The principle of not misleading parliament is fundamental to UK democracy 

Gray’s report certainly jars with the prime minister’s explanations to parliament about what he knew and what he events he attended. It contains several instances where staff questioned whether the gatherings should go ahead or talked about the potential “comms” fallout if they were discovered. MPs should not judge Johnson on the basis of specific utterances and how the words can be construed, but the totality of his answers and whether they seemed intended to obfuscate, reduce scrutiny or in other ways deflect from the truth.  

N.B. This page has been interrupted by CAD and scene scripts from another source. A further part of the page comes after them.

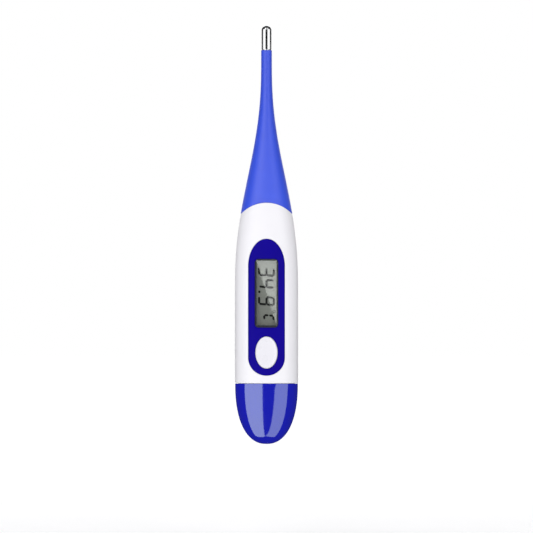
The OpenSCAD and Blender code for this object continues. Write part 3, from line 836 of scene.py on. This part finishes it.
def camera():
    """Level with the object and in front of it."""
    distance, height = 2.0, 0.056
    seen = 0.168  # width of the picture at the object, in metres
    data = bpy.data.cameras.new("camera")
    data.sensor_width = 36
    data.lens = data.sensor_width * distance / seen
    data.clip_start, data.clip_end = 0.05, 50
    obj = link("camera", data)
    obj.location = (0, -distance, height)
    obj.rotation_euler = (math.pi / 2, 0, 0)
    bpy.context.scene.camera = obj


def area_light(name, azimuth, elevation, width, height, radiance, distance=1.0, roll=0,
               glossy=True):
    """A soft box, in metres, that faces the object's middle from a direction in degrees."""
    data = bpy.data.lights.new(name, "AREA")
    data.shape, data.size, data.size_y = "RECTANGLE", width, height
    data.energy = radiance * math.pi * width * height
    obj = link(name, data)
    a, e = math.radians(azimuth), math.radians(elevation)
    out = np.array([math.sin(a) * math.cos(e), -math.cos(a) * math.cos(e), math.sin(e)])
    obj.location = np.array((0, 0, TIP / 2 * MM)) + out * distance
    face = Vector(out).to_track_quat("Z", "Y")
    obj.rotation_euler = (face @ Quaternion((0, 0, 1), math.radians(roll))).to_euler()
    obj.visible_camera = False
    obj.visible_glossy = glossy


def lights():
    def wide(lo, hi):
        """Width, a metre away, of what spans these azimuths."""
        return 2 * math.tan(math.radians((hi - lo) / 2))

    area_light("key_left", -24.5, 0, wide(3, 46), 3.3, 1.6)
    area_light("key_right", 26.5, 0, wide(9.5, 43.5), 3.3, 1.12, roll=-8)
    area_light("back_fill", 180, 10, 0.9, 1.6, 1.7)
    area_light("rim_left", -130, 5, 0.9, 1.8, 0.35, glossy=False)
    area_light("rim_right", 130, 5, 0.9, 1.8, 0.35, glossy=False)
    area_light("side_fill", 82, 0, 0.9, 1.8, 0.14, glossy=False)
    area_light("top_fill", 0, 80, 1.0, 1.0, 0.5, distance=1.2, glossy=False)


def sky():
    """White to the camera, dim in mirrors, and a soft fill for everything else."""
    seen, mirrored, fill = 1.0, 0.06, 0.42
    world = bpy.data.worlds.new("world")
    bpy.context.scene.world = world
    world.use_nodes = True
    tree = world.node_tree
    tree.nodes.clear()
    path = tree.nodes.new("ShaderNodeLightPath")

    def choose(ray, otherwise, chosen):
        node = tree.nodes.new("ShaderNodeMix")
        node.data_type = "FLOAT"
        tree.links.new(path.outputs[ray], node.inputs[0])
        if isinstance(otherwise, bpy.types.NodeSocket):
            tree.links.new(otherwise, node.inputs[2])
        else:
            node.inputs[2].default_value = otherwise
        node.inputs[3].default_value = chosen
        return node.outputs[0]

    background = tree.nodes.new("ShaderNodeBackground")
    background.inputs["Color"].default_value = (1, 1, 1, 1)
    strength = choose("Is Camera Ray", choose("Is Glossy Ray", fill, mirrored), seen)
    tree.links.new(strength, background.inputs["Strength"])
    out = tree.nodes.new("ShaderNodeOutputWorld")
    tree.links.new(background.outputs[0], out.inputs["Surface"])


def reflector(name, verts, faces, glow):
    """A card that only mirrored light sees."""
    obj = add_mesh(name, verts, faces)
    g = Graph(name + "_glow")
    paper = g.add("Emission", Color=(1, 1, 1), Strength=glow)
    obj.data.materials.append(g.end(paper))
    obj.visible_camera = obj.visible_diffuse = False
    obj.visible_shadow = obj.visible_transmission = False
    return obj


def window_card():
    """The card mirrored by the display; its left edge slants."""
    ahead, glow = 60.0, 2.2
    corners = ((-3.9, 59.6), (3.55, 36.4), (6, 36.4), (6, 59.6))
    return reflector("window_card", [(x, -ahead, z) for x, z in corners], [(0, 1, 2, 3)], glow)


def tip_cards():
    """Curved cards that the tip mirrors: a dark front and bright sides, and a bright back.

    The back cards stand low and far, so that only views from a little above meet them.
    """
    steps = 12
    near, far = (80, 122.5, 165), (300, 105, 131)  # radius, foot and top
    cards = []
    for name, lo, hi, (r, foot, top), glow in (
            ("tip_front", -24, 24, near, 0.0), ("tip_left", -80, -24, near, 1.6),
            ("tip_right", 24, 80, near, 1.6), ("tip_back_left", -156, -100, far, 1.2),
            ("tip_back_right", 100, 156, far, 1.2)):
        arc = [math.radians(t) for t in np.linspace(lo, hi, steps + 1)]
        verts = [(r * math.sin(t), -r * math.cos(t), z) for z in (foot, top) for t in arc]
        faces = [(k, k + 1, k + steps + 2, k + steps + 1) for k in range(steps)]
        cards.append(reflector(name, verts, faces, glow))
    return cards


def floor():
    """A pale disc below the object that turns to plain white further out; sizes in metres."""
    radius, height, sides = 4, -0.03, 96
    pale_to, white_from = 0.16, 0.32
    mesh = bpy.data.meshes.new("floor")
    t = np.linspace(0, 2 * math.pi, sides, endpoint=False)
    rim_points = [(radius * math.cos(a), radius * math.sin(a), height) for a in t]
    mesh.from_pydata(rim_points, [], [tuple(range(sides))])
    obj = link("floor", mesh)
    g = Graph("floor_pale")
    length = g.tree.nodes.new("ShaderNodeVectorMath")
    length.operation = "LENGTH"
    g.put(length.inputs[0], g.place)
    away = g.span(length.outputs["Value"], 0, 1, pale_to, white_from)
    pale = g.mix(g.span(g.noise(40, 3), 0, 1), (0.78, 0.78, 0.79), (0.8, 0.8, 0.81))
    near = g.add("AddShader")
    g.put(near.inputs[0], g.add("BsdfDiffuse", Color=pale).outputs[0])
    g.put(near.inputs[1], g.add("Emission", Color=(1, 1, 1), Strength=0.25).outputs[0])
    white = g.add("Emission", Color=(1, 1, 1), Strength=1.02)
    mesh.materials.append(g.end(g.blend(away, near, white)))
    obj.visible_glossy = obj.visible_diffuse = obj.visible_shadow = False
    return obj


def stage():
    camera()
    lights()
    sky()
    card, cards = window_card(), tip_cards()
    floor()

    view = bpy.context.scene.view_settings
    view.view_transform = "Standard"
    view.look = "None"
    view.exposure, view.gamma = 0, 1


handle()
bezel()
lens()
button()
cover()
seal()
cell()
sleeve()
metal_tip()
leads()
insides()
stage()
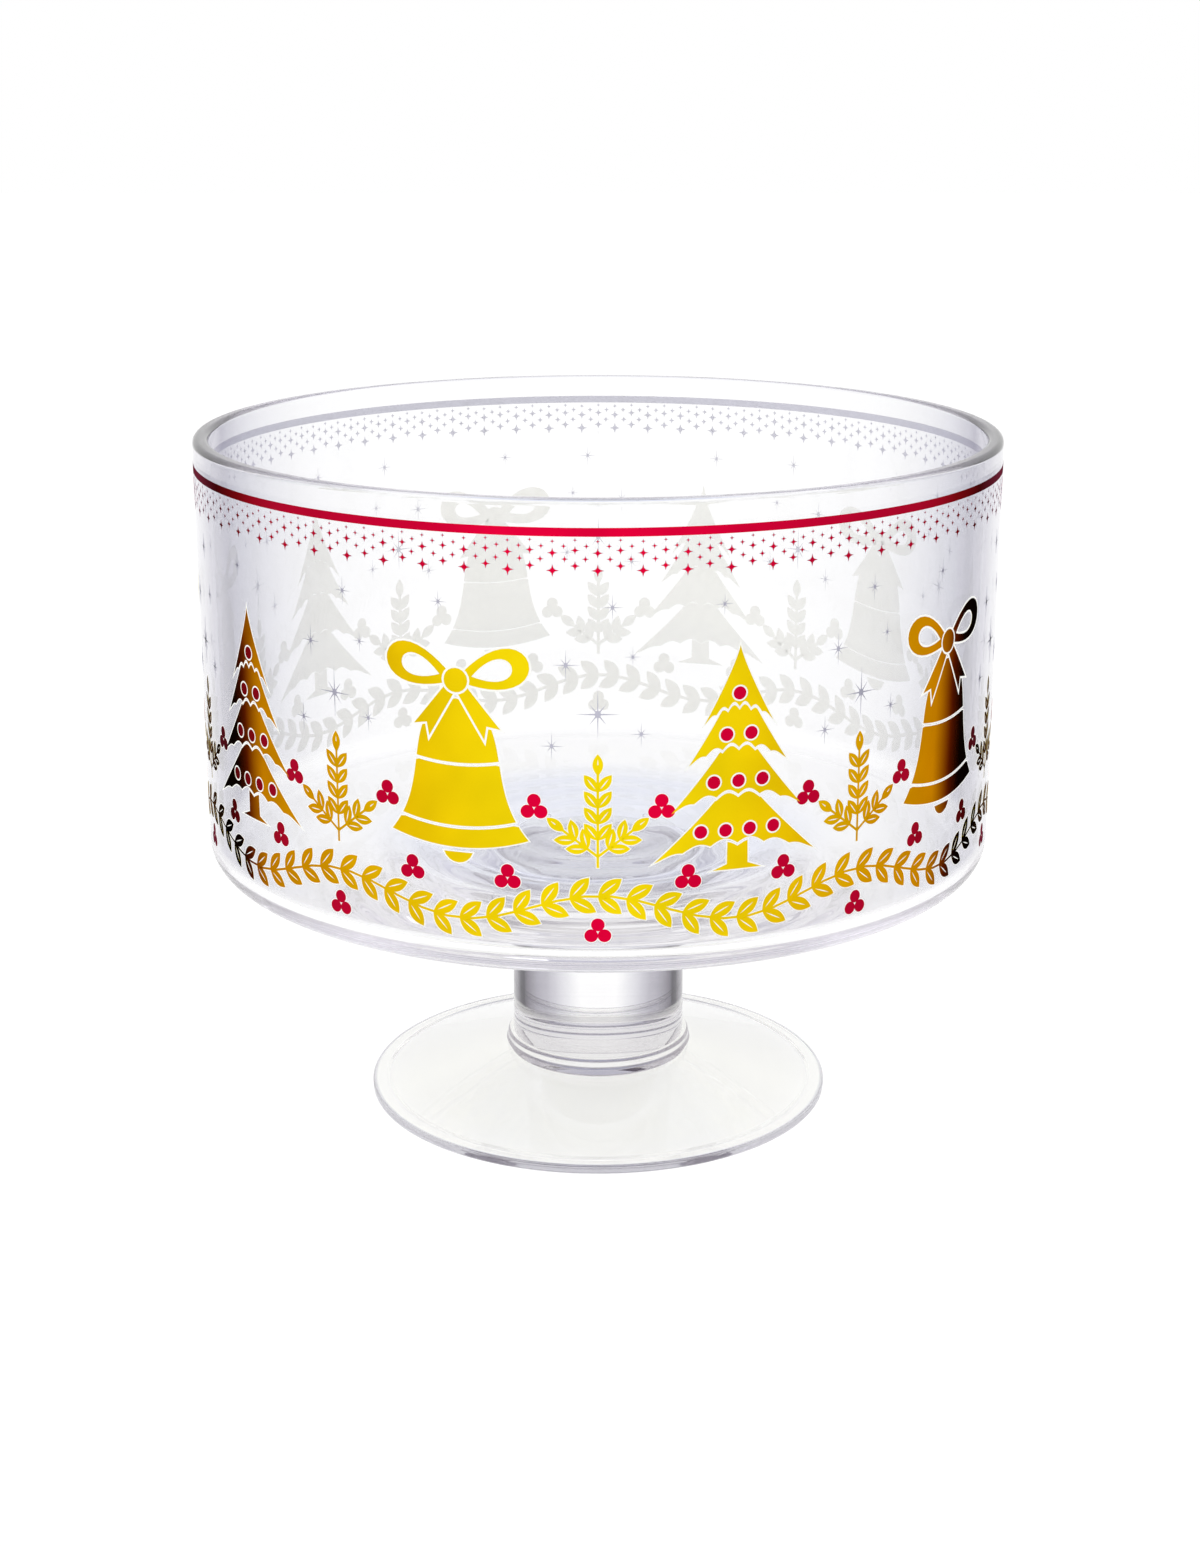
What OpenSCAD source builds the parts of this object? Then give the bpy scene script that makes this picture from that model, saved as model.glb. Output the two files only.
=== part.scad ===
// Footed glass bowl: a straight-sided vessel on a solid stem and a round foot,
// with red, gold and silver decoration laid on the outside of its wall.
// Origin: centre of the foot's underside, where the bowl rests. +Z is up, the front is -Y.

/* [Bowl] */
// Diameter over the outside of the wall
bowl_d = 210; // [190:1:230]
// Depth from the rim to the outer edge of the underside
bowl_h = 114; // [112:1:130]
// Thickness of the wall
wall_t = 4.2; // [3.2:0.1:5.5]
// Thickness of the floor at the wall
floor_t = 4.2; // [3.4:0.1:6]
// Radius between wall and underside, outside
base_round_r = 7; // [5:0.5:10]
// Radius between wall and floor, inside
floor_round_r = 4; // [2:0.5:7]
// Radius on both edges of the rim
rim_round_r = 1; // [0.4:0.1:1.4]
// Slope of the underside beside the wall, in degrees
base_slope = 3.2; // [1:0.1:4]
// Slope of the underside where it starts to round into the stem, in degrees
boss_slope = 9; // [6:0.5:12]
// Radius of the rounding between the underside and the stem
boss_round_r = 18; // [10:0.5:24]

/* [Stem] */
// Diameter of the solid stem
stem_d = 47.2; // [40:0.2:50]
// Length of the straight stem between bowl and foot
stem_h = 30.2; // [24:0.1:45]

/* [Foot] */
// Diameter of the foot
foot_d = 126.6; // [112:0.2:140]
// Height of the foot at its collar
foot_h = 15.5; // [13:0.5:19]
// Thickness of the foot's edge
foot_edge_t = 2.4; // [2:0.1:4]
// Diameter of the collar round the stem's lower end
collar_d = 50.4; // [50:0.2:62]
// Height of the collar
collar_h = 2.4; // [1.6:0.1:3.6]
// Width of the flat border inside the foot's edge
foot_border_w = 4.6; // [3:0.2:7]
// Rounding of the foot's edge
foot_round_r = 0.8; // [0.4:0.1:1]
// Width of the flat ring that the foot rests on
rest_ring_w = 5; // [4:0.5:9]
// Rise of the hollow under the foot
hollow_h = 8.5; // [2:0.1:9]

/* [Rim band] */
// Height of the red band
band_h = 2; // [1:0.1:3]
// Distance from the rim down to the red band
band_drop = 6.3; // [4:0.1:8]

/* [Star border] */
// Distance from the rim down to the lowest row of border stars
border_drop = 16; // [15.5:0.1:18]
// Distance round the wall from one group of border stars to the next
border_pitch = 10.2; // [9.5:0.1:14]
// Point-to-point size of the largest border star
border_star = 2.7; // [2:0.1:3.2]

/* [Figures] */
// Fir trees round the wall, with a bell between each two
tree_count = 5; // [4:1:5]
// Height of the trees' feet over the underside's outer edge, as a share of the bowl's depth
tree_rise_share = 0.23; // [0.21:0.01:0.26]
// Height of a fir tree, as a share of the bowl's depth
tree_h_share = 0.47; // [0.4:0.01:0.49]
// Width of a fir tree at its lowest boughs
tree_w = 40; // [32:1:44]
// Height of the bells' mouths over the underside's outer edge, as a share of the bowl's depth
bell_rise_share = 0.3; // [0.27:0.01:0.32]
// Height of a bell from its mouth to its crown, as a share of the bowl's depth
bell_h_share = 0.29; // [0.24:0.01:0.3]
// Width of a bell at its mouth
bell_w = 34; // [26:1:38]
// Width of the bow over a bell
bow_w = 36; // [28:1:40]
// Clear line left between the parts of a figure
line_w = 0.8; // [0.5:0.1:1.2]

/* [Garland] */
// Height of the garland's lowest points over the underside's outer edge, as a share of the
// bowl's depth
garland_rise_share = 0.125; // [0.115:0.005:0.14]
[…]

Not misleading parliament and preventing it from its crucial scrutiny is a fundamental principle of UK democracy. Ministers, civil servants, and MPs from all parties will often face awkward questions and attempt to answer with a positive 'spin'. But the public must be able to trust what their elected leaders say. That means trusting that there will be consequences for ministers who have broken rules – and that sidestepping scrutiny cannot be accepted. 

Johnson’s responses to questions on what events were held in No.10, and whether he attended or not, leave it hard to escape the conclusion that at every stage he has dragged his feet, tried to change the subject or asked MPs to reserve judgement until Gray concluded. His own MPs must now give their judgment. 

Simon Case now faces a serious challenge of rebuilding trust and morale within the civil service 

Gray makes clear that senior civil servants, including Simon Case the cabinet secretary and Martin Reynolds, the prime minister’s principal private secretary, also allowed the culture to develop and failed to defend standards. There have been questions about whether Case can still fulfill his role of leading the civil service.  

Case did not receive a fine from the Metropolitan Police, and the identity of the 83 people who did has not, apart from the prime minister and chancellor, been revealed. Many would think it unfair for the top civil servant, not fined, to go when the prime minister, who has been fined, remained. But civil servants are judged by professional bodies and standards, not by MPs and voters as politicians ultimately are. There are questions, too, about why so many junior (and by reports, female) civil servants have been fined but their seniors escaped formal punishment – perhaps because they followed encouragement to cooperate with Gray, who had no choice but to hand over her evidence when the Metropolitan Police did a U-turn and opened an investigation.  

Case faces a serious challenge of rebuilding trust and morale within the civil service and rebuilding public trust too. He needs to demonstrate that he can lead the civil service out of this crisis if he is to carry on.  

It is time for an independent investigator with real power 

As we have argued, none of the investigative process was desirable. The prime minister should not be investigated by the cabinet secretary (Case was the first choice, before he recused himself) nor even an improvised independent investigation such as Gray’s. There is an independent investigator – a role now held by Lord Geidt – but that role needs full independence from the prime minister, the ability to initiate probes, and powers to call for evidence. No future prime minister should be able to ask his own civil servants to investigate and reach conclusions about his integrity or probity.